Le Sud à l’ère des ‘gamaat’
Vers l’âge de 14-15 ans, Gian s’initie à la chanson sacrée, les bhajans, auprès de deux chanteurs réputés de la localité, Ramdeo Hurdoyal et Deochand Jugessur. Le sud de l’île vit à l’ère des ‘gamaat’, ces soirées qui se tiennent les samedis durant les mariages hindous où deux chanteurs sont conviés pour distraire les invités après un repas.
Gian n’a que 15 ans lorsqu’il s’empare d’un tube de l’époque « Pinjre ke panchi re tera dard na jane ko », de Pradeep pour pousser ses gammes lors d’un gamaat.
« J’avais appris la chanson à la radio, c’était un grand morceau à l’époque », se souvient-il. Cette reprise ne lui suffit pas pour se faire un nom car il faut qu’il élève son niveau et se crée un répertoire. Il fait donc appel à son maître Devduth Sooroojlall pour que ce dernier lui compose des morceaux. Il se cherche aussi d’autres enseignants dont Lalkan Soomaroo et Devduth Sooroojlall. Il s’achète des petits livres religieux contant les prouesses des dieux et déesses du panthéon hindou. C’est durant une soirée de gamaat à Bel Air qu’il croise le maître, Rudraduth Pokhun. Ils sympathisent immédiatement malgré leurs 10 ans d’écart.

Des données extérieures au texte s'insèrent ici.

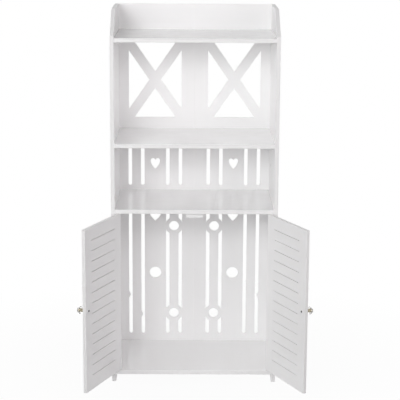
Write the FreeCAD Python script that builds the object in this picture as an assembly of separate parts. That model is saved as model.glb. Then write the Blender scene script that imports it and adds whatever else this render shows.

Sa vie et sa carrière vont connaître un heureux tournant lorsqu’il se voit contraint de quitter son village à la fermeture de l’usine qui l’emploie. À l’invitation de Rudraduth Pokhun, il va habiter à Helvetia où ce dernier lui offre le gîte. Le maître, qui dirige déjà une école de chants, le Yuvak Sangeet Sangh compose pour lui. En même temps, il lui explique comment écrire des textes pour les gamaat. Nous sommes en 1967 et la scène gamaat est dominée par une poignée de chanteurs dont la popularité n’est plus à faire. Parmi : les frères Dawaking, Bagoban, Sanskrit, Seeven Chinien, Mahadev.
‘4 jours à Paris et 3 jours à Londres’
À 22 ans, Gian Mohiputloll épouse Sarojini dont la sœur est mariée à Rudraduth Pokhun. Comme les soirées gamaat ne nourrissent pas les chanteurs, notre ami doit trouver un emploi. Ce sera le fameux « 4 jours à Paris et 3 jours à Londres », ce job précaire qui casait les jeunes sans-emploi. Ensuite, il est embauché chez Chantecler où il y reste jusqu’à sa retraite en 2008.

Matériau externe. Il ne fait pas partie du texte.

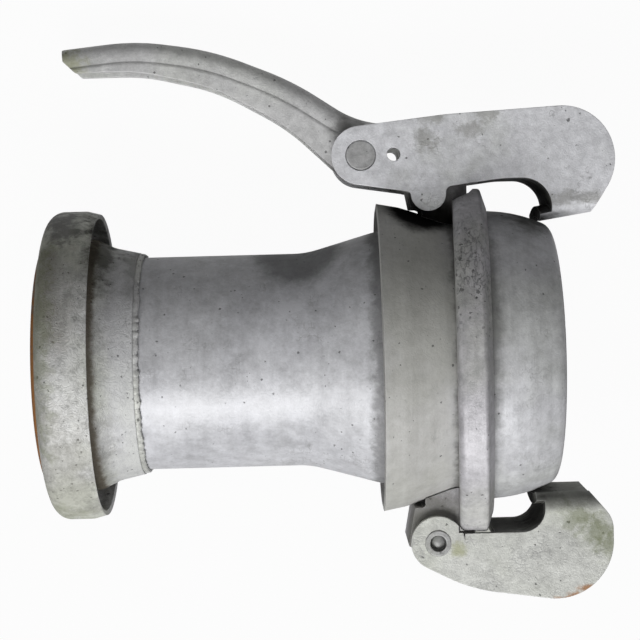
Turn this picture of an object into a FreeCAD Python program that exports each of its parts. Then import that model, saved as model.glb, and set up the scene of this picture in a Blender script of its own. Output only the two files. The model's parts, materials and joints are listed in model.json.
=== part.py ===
import FreeCAD, Part
import math
import os

# Irrigation pipe reducer with a lever-lock ball-and-socket coupling at each end.
# Millimetres. The pipe axis is X and the origin is the centre of the female mouth.
# Everything is drawn in the lever's plane, where u points from the axis to the lever
# and v along the hinge pins, and is then rolled about X to the way it lies at rest.

# Reducing tube, one expanded piece
SMALL_DIA = 139.7
LARGE_DIA = 168.3
TUBE_WALL = 4.0
TUBE_START = 36.0
CONE_START = 170.0
CONE_LENGTH = 50.5
WIDE_LENGTH = 47.5
CONE_BEND = 60.0

# Female bell: rises count outward from the outside of the narrow tube
BELL_SHEET = 3.0
BELL_FIT = 0.1
BELL_END = 60.7
BELL_SHOULDER = 44.0
BELL_SHOULDER_RISE = 5.4
BELL_SHOULDER_BEND = 25.0
SOCKET_DEPTH = 31.0
SOCKET_RISE = 10.15
SOCKET_BEND = 14.0

# Its rolled collar: rises count from the inside of the socket
COLLAR_START = 2.2
COLLAR_RISE = 21.3
COLLAR_FLAT_END = 27.0
COLLAR_END = 35.2
COLLAR_BEND = 10.0
COLLAR_CURL = 2.2

# Seal in the female mouth
SEAL_SECTION = 12.0
SEAL_PROUD = 2.0
SEAL_GAP = 0.05

# Male ball with its flared skirt, one pressed piece. Lengths count from the end of the
# wide tube, rises from its outside.
BALL_SHEET = 4.0
BALL_RISE = 10.55
BALL_OFFSET = 17.8
BALL_LENGTH = 62.5
BALL_MOUTH_STEP = 13.15
BALL_END_BEND = 6.5
BALL_CAP_ANGLE = 23.0
BALL_SHOULDER = 13.0
BALL_SHOULDER_BEND = 5.0
NECK_FIT = 0.15
NECK_FRONT = 6.0
NECK_BACK = 8.0
NECK_BEND = 20.0
SKIRT_LENGTH = 51.2
SKIRT_RISE = 17.15
FLARE_LENGTH = 37.0
FLARE_RISE = 14.45
FLARE_BEND = 30.0

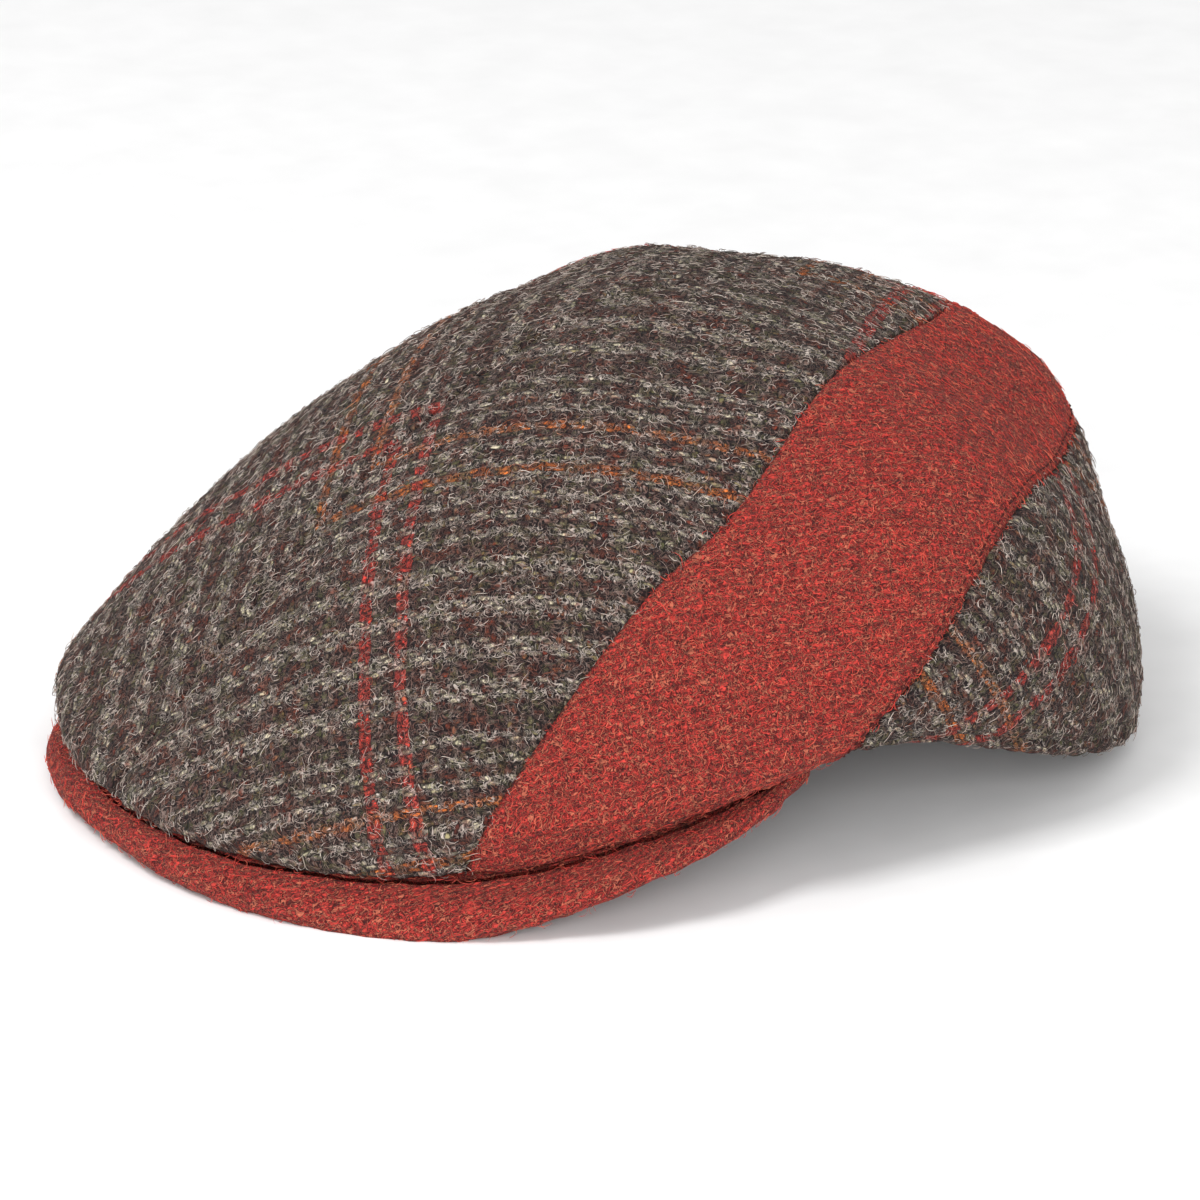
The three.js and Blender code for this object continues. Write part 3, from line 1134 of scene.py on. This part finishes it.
class Shade:
    """A material under construction, whose nodes all come from one method."""

    def __init__(self, name: str) -> None:
        """Starts an empty material."""
        self.material = bpy.data.materials.new(name)
        self.material.use_nodes = True
        self.tree = self.material.node_tree
        self.tree.nodes.clear()

    def node(self, kind: str, settings: dict[str, Any] | None = None,
             inputs: dict[str | int, Any] | None = None, output: str | int = 0) -> Value:
        """Adds a node.

        Args:
            kind: The node's type.
            settings: Its properties, which are set before its sockets.
            inputs: Numbers, colours or links for its sockets, by name or place.
            output: Which of its outputs is returned.

        Returns:
            The chosen output.
        """
        made = self.tree.nodes.new(kind)
        for key, value in (settings or {}).items():
            setattr(made, key, value)
        for key, value in (inputs or {}).items():
            if isinstance(value, Value):
                self.tree.links.new(value.socket, made.inputs[key])
            else:
                made.inputs[key].default_value = value
        return Value(self, made.outputs[output] if made.outputs else None)

    def mix(self, first: Any, second: Any, factor: Any) -> Value:
        """A colour between two colours."""
        inputs = {0: factor, 6: first, 7: second}
        return self.node("ShaderNodeMix", {"data_type": "RGBA"}, inputs, 2)

    def vector(self, operation: str, *values: Any) -> Value:
        """One Vector Math node."""
        return self.node("ShaderNodeVectorMath", {"operation": operation}, dict(enumerate(values)))

    def noise(self, place: Value, size: float, detail: float = 1, output: str = "Fac",
              distortion: float = 0) -> Value:
        """Noise whose features are about size long, in the units of place."""
        inputs = {"Vector": place, "Scale": 1 / size, "Detail": detail, "Distortion": distortion}
        return self.node("ShaderNodeTexNoise", {}, inputs, output)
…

Sans son auréole de chanteur de gamaat, Gian Mohiputloll serait resté un inconnu parmi les dizaines d’employés de Chantecler. Le titre d’Order of Star and Key (OSK), qui lui est décerné en 2015, est le couronnement d’une longue carrière au service d’une tradition qui puise ses racines dans les années qui voient l’émigration massive de travailleurs engagés à Maurice. Cependant, si le gamaat est une composante essentielle de leurs mariages, ce n’est pas un chemin sans épines. Il arrive que des chanteurs ne perçoivent rien ou des sommes dérisoires après les soirées ou qu’ils rentrent à pied au petit matin.

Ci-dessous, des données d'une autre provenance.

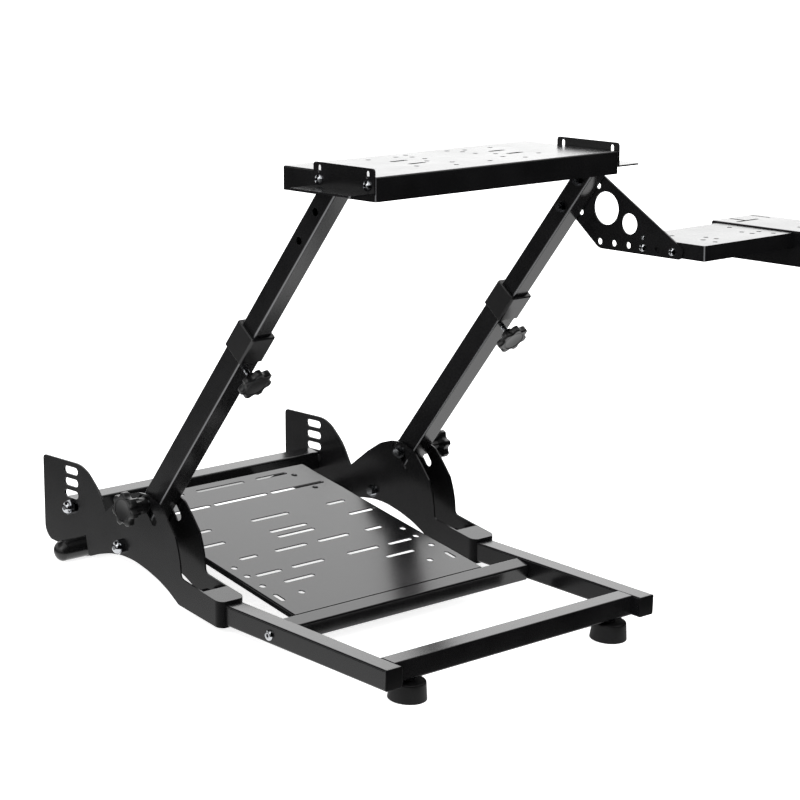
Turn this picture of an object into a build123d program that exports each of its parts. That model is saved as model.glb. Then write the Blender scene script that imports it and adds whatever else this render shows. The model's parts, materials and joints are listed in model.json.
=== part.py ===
from build123d import *
import os
from math import atan2, cos, degrees, hypot, radians, sin, tan

# Racing wheel stand, in millimetres. X runs to the driver's right, Y away from the driver, Z up.
# Shapes are drawn with the wheel plate level, then the whole stand is leaned onto its feet.

# stance on the floor
lean_on_floor = 5.83
floor_lift = 34.89

# floor frame: two rails joined by a front crossbar
tube_size = 32.0
tube_wall = 1.6
tube_top = 30.0
tube_middle = tube_top - tube_size / 2
tube_corner = 3.0
rail_x = 264.0
rail_rise = 2.6
rail_length = 440.0
cap_thickness = 3.0
cap_plug = 12.0
crossbar_setback = 15.1
touch_gap = 0.1

# rubber feet under the crossbar
foot_x = 211.0
foot_y = 26.2
foot_height = 27.5
foot_bottom_radius = 29.0
foot_top_radius = 26.0
foot_stud_radius = 4.0
foot_stud_length = 14.0
foot_nut_radius = 9.0
foot_nut_height = 3.0

# bent sheet brackets that carry the arms
bracket_x = 265.5
bracket_width = 50.0
bracket_sheet = 2.5
nose_y = 357.0
nose_radius = 12.0
nose_flange_end = 400.0
pivot_y = 604.0
pivot_z = 90.0
pivot_radius = 4.0
pin_gap = 0.05
lock_reach = 104.0
lock_angle = 50.0
lock_slot_width = 14.5
lock_slot_low = 33.6
lock_slot_high = 57.0

# tilted arms, the upper tube slides in the lower one
arm_x = 265.3
arm_slope = 51.25
arm_ref_y = 432.85
arm_ref_z = 300.0
lower_size = 38.0
lower_start = -284.0
lower_foot_z = 80.0
lower_end = 219.0
collar_size = 44.0
collar_start = 175.0
collar_end = 225.0
slide_gap = 0.4
lower_wall = (lower_size - tube_size) / 2 - slide_gap
upper_start = 0.0
height_knob_at = 157.0
arm_bolts_at = (407.7, 464.3)
arm_hole_radius = 6.1

# star knobs
knob_radius = 27.0
knob_lobes = 7
knob_star_thickness = 15.0
knob_hub_radius = 11.3
tilt_hub_length = 28.7
height_screw_shown = 13.0
height_hub_length = 8.0
bolt_radius = 4.0
bolt_gap = 0.3
washer_radius = 11.0
washer_thickness = 2.0

# domed nuts at the pivots and the ears
dome_nut_flats = 21.0
dome_nut_base = 7.0
dome_nut_height = 13.5

# folded wheel plate and the angles at its ends
plate_half_width = 245.2
plate_front_y = 57.0
plate_back_y = 254.5
plate_top_z = 714.8
plate_rim_z = 680.0
plate_sheet = 2.2
plate_bend = 2.5
pattern_x = 12.0
hole_radius = 4.0
angle_front_y = 56.8
angle_back_y = 184.4
angle_top_z = 726.8
angle_seat_z = 690.3
angle_sheet = 2.5
angle_overhang = 11.5

# pedal plate, hinged at its front bar
deck_y = 265.5
deck_z = 40.0
deck_slope = 11.7
deck_x = -26.0
deck_half_width = 196.0
deck_length = 448.0
deck_sheet = 2.0
deck_rim = 9.0
deck_bar_depth = 30.0
deck_bar_height = 27.4
deck_bar_half = rail_x - tube_size / 2 - 1.4
slot_width = 8.5
deck_hole_radius = 5.5
deck_tail_half = 150.0
rear_bar_y = 780.0
rear_bar_z = 114.0
rear_bolt_z = rear_bar_z + 1.5
rear_bar_lean = 5.83

# ear plates at the back and the round rear tube
ear_x = 258.5
ear_sheet = 3.5
rear_bar_half = ear_x - ear_sheet / 2 - 0.55
ear_back_y = 855.0
ear_top_z = 191.0
ear_top_corner = 6.0
ear_slot_y = 777.5
ear_slot_z = 117.5
ear_slot_pitch = 19.6
ear_slot_length = 37.0
ear_slot_width = 12.5
ear_boss_y = 672.0
ear_boss_z = 82.0
ear_boss_radius = 11.0
rear_tube_y = 743.0
rear_tube_z = 57.4
rear_tube_radius = 16.5
rear_tube_half = ear_x + 46.0
rear_cap_length = 17.0

# shifter bracket, tray and channel on the right arm
shifter_x = arm_x + tube_size / 2
shifter_sheet = 2.5
shifter_row_y = 125.7
shifter_row_z = 567.0
shifter_row_pitch = 29.56
shifter_slot_off = -7.0
shifter_slot_length = 26.0
tray_front_y = -83.0
tray_back_y = 66.0
tray_top_z = 581.9
tray_bottom_z = 558.2
tray_pattern_x = 397.0
channel_left_x = 491.0
channel_right_x = 600.0
channel_front_y = -100.0
channel_back_y = 80.0
channel_top_z = 584.5
channel_bottom_z = 530.0


def leaned_y(y, z):
    """How far back a point of the side plane is once the stand leans."""
    return y * cos(radians(lean_on_floor)) + z * sin(radians(lean_on_floor))


# the origin is under the middle of everything, tilt knobs and shifter channel included
knob_foot_x = bracket_x + bracket_width / 2 + washer_thickness + bolt_gap
knob_outer_x = knob_foot_x + tilt_hub_length - 1 + knob_star_thickness
centre_shift_x = (knob_outer_x - channel_right_x) / 2
rearmost = leaned_y(ear_back_y - ear_top_corner, ear_top_z - ear_top_corner) + ear_top_corner
centre_shift_y = -(rearmost + leaned_y(channel_front_y, channel_bottom_z)) / 2


def box(x0, x1, y0, y1, z0, z1):
    size = Box(x1 - x0, y1 - y0, z1 - z0)
    return Pos((x0 + x1) / 2, (y0 + y1) / 2, (z0 + z1) / 2) * size


def square_tube(size, wall, length):
    outer = RectangleRounded(size, size, tube_corner)
    inner = RectangleRounded(size - 2 * wall, size - 2 * wall, max(tube_corner - wall, 0.5))
    return extrude(outer - inner, length)


def rod_x(radius, x0, x1, y, z):
    return Pos((x0 + x1) / 2, y, z) * Rot(0, 90, 0) * Cylinder(radius, x1 - x0)


def side_face(points, x):
    """Face in the side plane. Every point is (y, z, corner radius)."""
    edges = []
    count = len(points)
    starts = []
    ends = []
    for i in range(count):
        y, z, r = points[i]
        py, pz, _ = points[i - 1]
        ny, nz, _ = points[(i + 1) % count]
        back = Vector(0, py - y, pz - z).normalized()
        ahead = Vector(0, ny - y, nz - z).normalized()
        corner = Vector(x, y, z)
        if r <= 0:
            starts.append(corner)
            ends.append(corner)
            continue
        half = radians(back.get_angle(ahead)) / 2
        run = r / tan(half)
        first = corner + back * run
        last = corner + ahead * run
        bisector = (back + ahead).normalized()
        middle = corner + bisector * (r / sin(half) - r)
        edges.append(ThreePointArc(first, middle, last))
        starts.append(first)
        ends.append(last)
    for i in range(count):
        a = ends[i]
        b = starts[(i + 1) % count]
        if (b - a).length > 1e-4:
            edges.append(Line(a, b))
    return make_face(edges)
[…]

Gian Mohiputloll préfère se souvenir des bons moments. Par exemple quand la crosse – le duel, la joute – arrive à des sommets et qu’il faut chercher le détail qui tue dans un texte sacré. « Cette partie du spectacle se passait le plus souvent en fin de soirée après un début sage et consensuel. Parce qu’à ce moment-là, les dames sont encore sous la tente », explique-t-il. Le chanteur, à lui seul, n’est pas capable de sonner la révolte ou de donner la réplique à son adversaire. Ce sont les deux percussionnistes, l’un aux tablas, l’autre au dholok, qui donnent le la, battent la mesure et mettent le feu aux poudres en parfaite harmonie avec le chanteur.
Livres sacrés
Les textes sont souvent inspirés des livres sacrés où l’un des deux chanteurs s’emploie à trouver une parole du prince Rama et dont il s’approprie pour s’auto-glorifier. Évidemment, le jeu consiste à provoquer l’adversaire, qui est comparé au démon Ravana mais sans jamais le nommer. Cela suffit pour enflammer le camp adverse qui n’a d’autre choix que de faire monter les enchères. Voilà comment se passaient les gamaat.
« Je n’ai pas fait fortune avec ces soirées, c’était parfois épuisant, mal payé, mais j’ai aimé parce cela rendait les gens heureux », confie Gian Mohiputloll.
Les gamaat ont une double fonction : égayer les samedis de safran et cimenter la communauté hindoue autour des textes sacres, revus et corrigés selon les réalités mauriciennes. Durant ces soirées, le chanteur, les mains étirant son harmonium, était le prince des cérémonies avec sa voix et des mots capables de moduler les émotions.